In a previous shareholders' letter dated March 15th Mr Frost declared: "I regret a mischievous and erroneous report by the Administrators of Orrdone Farms Limited was published on 13th March 2020 in which Avocet’s £10 million plus development support of Scottish farming was ignored & negated. Legal action against the Administrators shall flow."

And as recently as May 30th the Avocet chairman warned "I and Avocet will sue (named individual) and all her acolytes. In May alone, my family spent over £95,000 on private enquiry agents, lawyers, and counsel to bring these people to book – from collected evidence, we shall obtain justice from this irresponsible bad mouthing."

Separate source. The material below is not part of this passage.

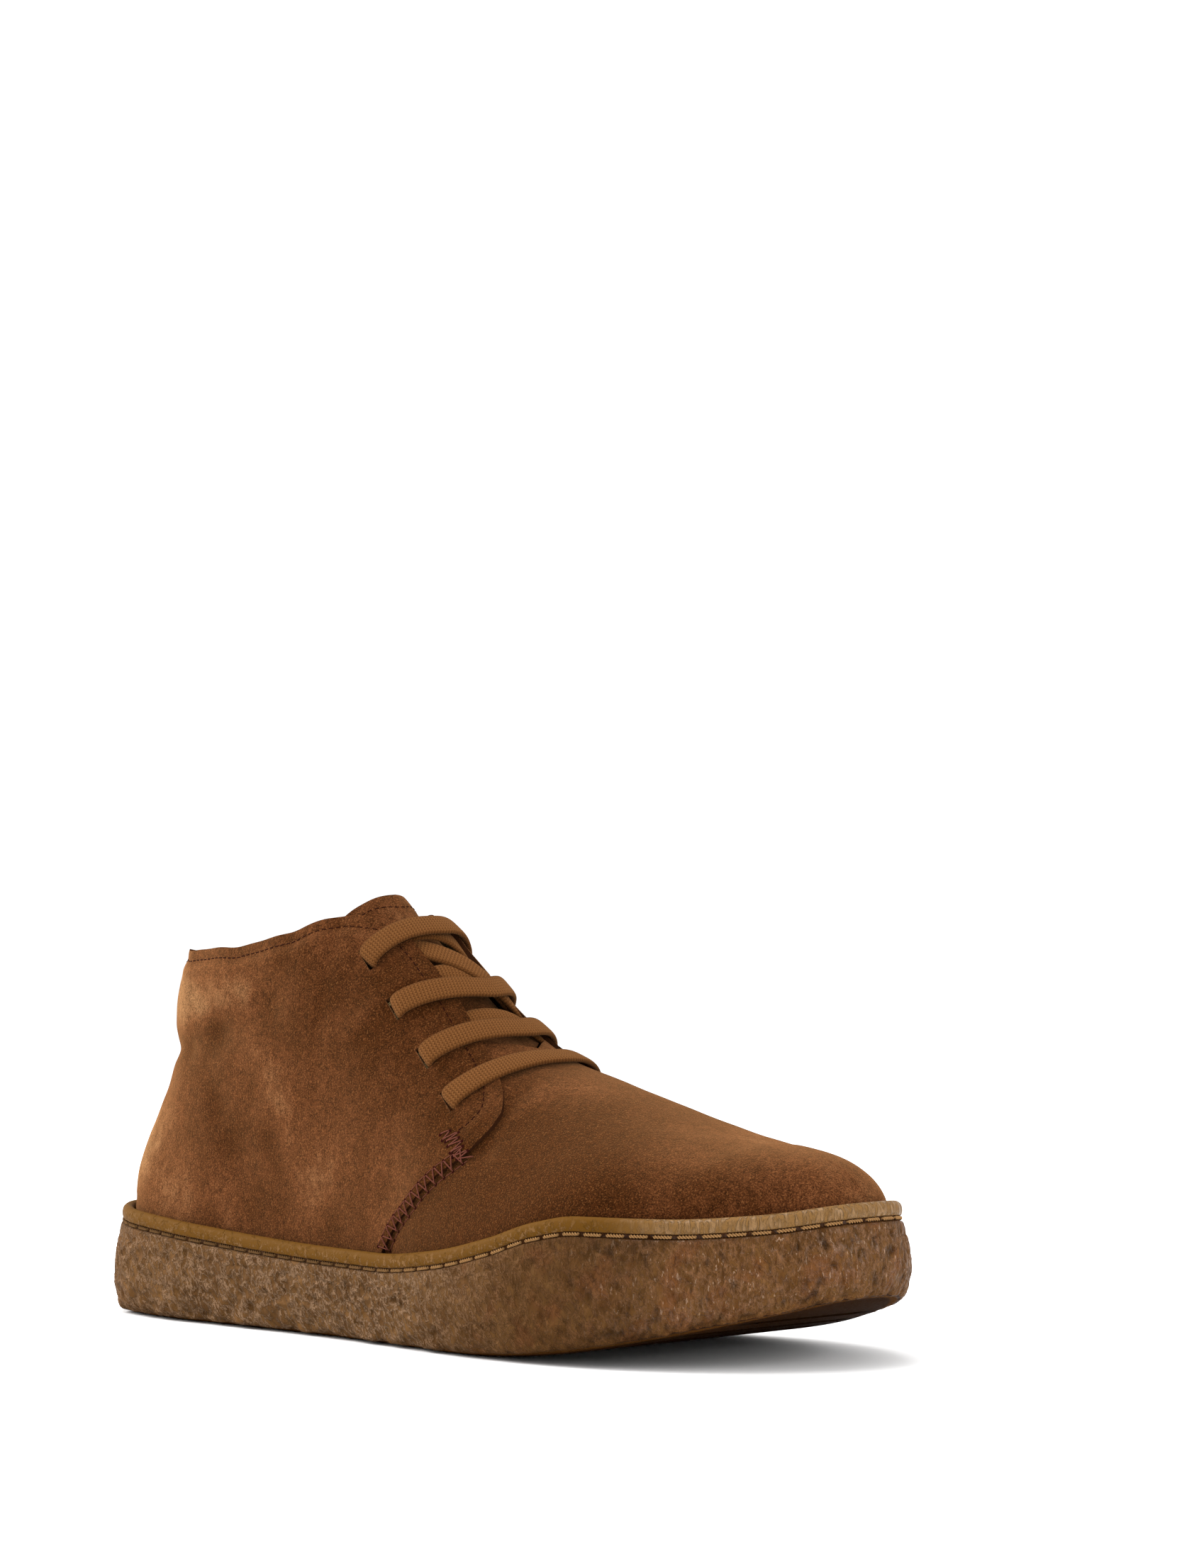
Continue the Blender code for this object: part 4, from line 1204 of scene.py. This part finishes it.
def zigzag(side, outer):
    """Frames of one front seam's slanted legs, of the straight threads beside them and of its holes."""
    edge = np.array(FRONT_EDGE[:6] + (SEAM_TOP,), float)
    line, normals = on_surface(outer, side_line(side, edge, 160))
    front, rear = (shifted(line, normals, side * away) for away in (SEAM_HALF, -SEAM_HALF))
    run = running(line) / MM
    count = int(run[-1] / SEAM_PITCH)
    step = run[-1] / count
    legs, straight, holes = [], [], []
    for k in range(count):
        s = (k + 0.05) * run[-1] / count
        f0, n0 = on_curve(outer, front, run, s)
        r0, n1 = on_curve(outer, rear, run, s + SEAM_LAG * step)
        f1, _ = on_curve(outer, front, run, s + step)
        r1, _ = on_curve(outer, rear, run, s + (1 + SEAM_LAG) * step)
        middle = (n0 + n1) / 2
        legs += [leg(f0, r0, middle, 0.5), leg(r0, f1, middle, 0.55)]
        straight += [leg(f0, f1, n0, 0.2), leg(r0, r1, n1, 0.1)]
        holes += [hole_at(r0, n1), hole_at(f0, n0, HOLE_LIFT / 2)]
    backs, heights = np.array(TACK, float).T
    tack, tack_normals = on_surface(outer, above(side, backs, heights))
    for start, end, normal in zip(tack, tack[1:], tack_normals):
        legs.append(leg(start, end, normal, 0.3))
        holes.append(hole_at(start, normal))
    return legs, straight, holes


def make_seams(settings, quarters, vamp, tongue):
    outer, top = surface_of(quarters, vamp), surface_of(tongue)
    dark = thread_paint("seam_thread_dark", settings.row_thread)
    fine = plain_stitch(*ROW_STITCH)
    rows = []
    for side in (-1, 1):
        back = np.linspace(0.5, 118, 60)
        table = [*zip(back, collar_height(back) - COLLAR_ROW), COLLAR_END]
        rows += stitch_row(side_line(side, table, 400), outer, settings.row_pitch)
        rows += stitch_row(side_line(side, FACING_ROW), outer, settings.row_pitch)
    scatter("collar_facing_stitches", fine, rows, dark, "upper")
    sides = [zigzag(side, outer) for side in (-1, 1)]
    legs, straight, holes = (lateral + medial for lateral, medial in zip(*sides))
    maroon = thread_paint("zigzag_thread", settings.seam_thread)
    scatter("zigzag_seams", plain_stitch(1.0, ZIGZAG_RADIUS, rings=8), legs, maroon, "upper")
    scatter("seam_lines", plain_stitch(1.0, LINE_RADIUS, rings=4), straight, maroon, "upper")
    # Needle holes: dark discs of painted shade.
    needle = plain_paint("needle_hole", HOLE_SHADE_COLOUR, 0.9)
    scatter("seam_holes", disc(HOLE_RADIUS), holes, needle, "upper")
    columns = np.linspace(-1, 1, 160)
    inward, below = TONGUE_ROW
    t = TONGUE_SIDE + inward + (1 - TONGUE_SIDE - inward) * (1 - abs(columns))
    back = tongue_top(t) + below
    line = on_last(np.where(columns < 0, place_of(-1, back), place_of(1, back)), t, -2.0)
    rows = stitch_row(line, top, settings.row_pitch)
    scatter("tongue_stitches", fine, rows, dark, "tongue")


# ---- materials ----
SUEDE_SHEEN, LACE_SHEEN, CREPE_SHINE = (0.85, 0.44, 0.19), (0.9, 0.55, 0.28), (1.0, 0.62, 0.3)
EDGE_SHADE = (0.020, 0.007, 0.003)  # between the fibres of a cut edge
# Painted shade in the crepe's pits.
CREPE_PIT_SHADE = (0.040, 0.017, 0.005)
CREPE_RED = (0.125, 0.036, 0.014)  # of the clouds in front of the heel
# Painted shade in the hollows between the toe's upright ridges.
CREPE_TOE_HOLLOW_SHADE = (0.045, 0.016, 0.006)
CREPE_GLINT = (0.36, 0.24, 0.16)
# The third colour here darkens the sole's underside: painted shade.
SOLE_EDGE, SOLE_LINE, UNDERSIDE_SHADE = (0.095, 0.036, 0.007), (0.016, 0.004, 0.002), (0.034, 0.012, 0.003)
# Painted shade in the rim's stitch groove.
GROOVE_SHADE = (0.030, 0.009, 0.003)
RIM_TIP, RIM_CRACKLE = (0.30, 0.17, 0.070), (0.22, 0.12, 0.055)
HEEL_THREAD = (0.088, 0.046, 0.018)
WEAVE_PITCH = 0.0013  # between the threads of the lining, in metres
CHEVRON, COLUMN_WIDTH = 0.00105, 0.00052  # the lace's weave in metres, along and across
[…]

Mr Frost is one of eleven individuals on Scotland's list of vexatious litigants. His inclusion followed a petition to the Court of Session by Lord Advocate James Wolffe which was granted by a panel of three judges in November 2006.

Mr Wolffe, the petitioner, sought an order which meant "no legal proceedings shall be instituted by the respondent [Mr Frost] in the Court of Session, Sheriff Court or any other inferior court unless the respondent first obtains leave of a judge sitting in the Outer House of the Court of Session, having satisfied such a judge that such legal proceedings are not vexatious and that there is a prima facie ground for such proceedings".

The Lord Advocate claimed:“The respondent has habitually and persistently instituted vexatious legal proceedings without any reasonable ground for doing so. He has sought to use legal process for reasons unconnected with the issues in the case. His conduct of proceedings has involved the court and other parties in unnecessary procedure, time and expense.

"Judges have repeatedly commented adversely on his written pleadings and oral submissions. The respondent has been sequestrated and parties who succeed in obtaining an award of expenses against him have little prospect of recovering those expenses. ...".

In his response Mr Frost claimed that, in his opinion, "the petition paints an unrepresentative, contradictory and often factually incorrect or distorted picture". 

In his written judgement, Lord Osborne explained: "The respondent addressed us at length. At times his submissions were coherent, at others they were rambling and incomprehensible to anyone not possessing an encyclopaedic knowledge of his own affairs. He persistently addressed us at length upon matters which were plainly irrelevant to the issues arising in this petition.

"The respondent went on to describe in minute detail the background to the raising of those proceedings. In doing so he observed that, in the last twenty five years, he had been involved in more than 500 litigations, ten per cent of which had been in Scotland. The remainder had been raised in England, in the European Union, in the United States of America and in Canada."

The judge said Mr Frost had also criticised a number of individuals; "a number of members of the legal profession whom he had encountered could not be described as honest. 

"In connection with a number of problems related to such persons the respondent had been advised to go to the police. He stated that in fact he had been in contact with the Metropolitan Police and had been interviewed in connection with the "cash for peerages" inquiry, which he appeared to consider relevant to the task that we had to perform."

Lord Osborne said in all the circumstances, having regard to the conduct of the respondent, amply demonstrated in the litigations which formed the basis of the application, the judges were wholly satisfied that the appropriate course was for them to exercise their discretion by making the order sought.

"In reaching this conclusion we have been particularly influenced by the fact that the respondent has made a practice of taking assignations from other persons of their interests in claims or litigations, upon that basis then proceeding to have himself sisted as a party to those litigations, and then practising his own particular brand of advocacy.

"That has involved the making of reckless and unfounded allegations, the wholly unnecessary prolongation of legal proceedings by the exploration of the legally irrelevant, the subjection of his opponents to the trouble and expense of countering his allegations, with little hope of any remedy becoming available to them, in practice, through an award of expenses, on account of the fact that the respondent has been sequestrated, and the diversion of scarce public resources in the court system to the investigation of groundless claims. Accordingly we shall grant the prayer of the petition."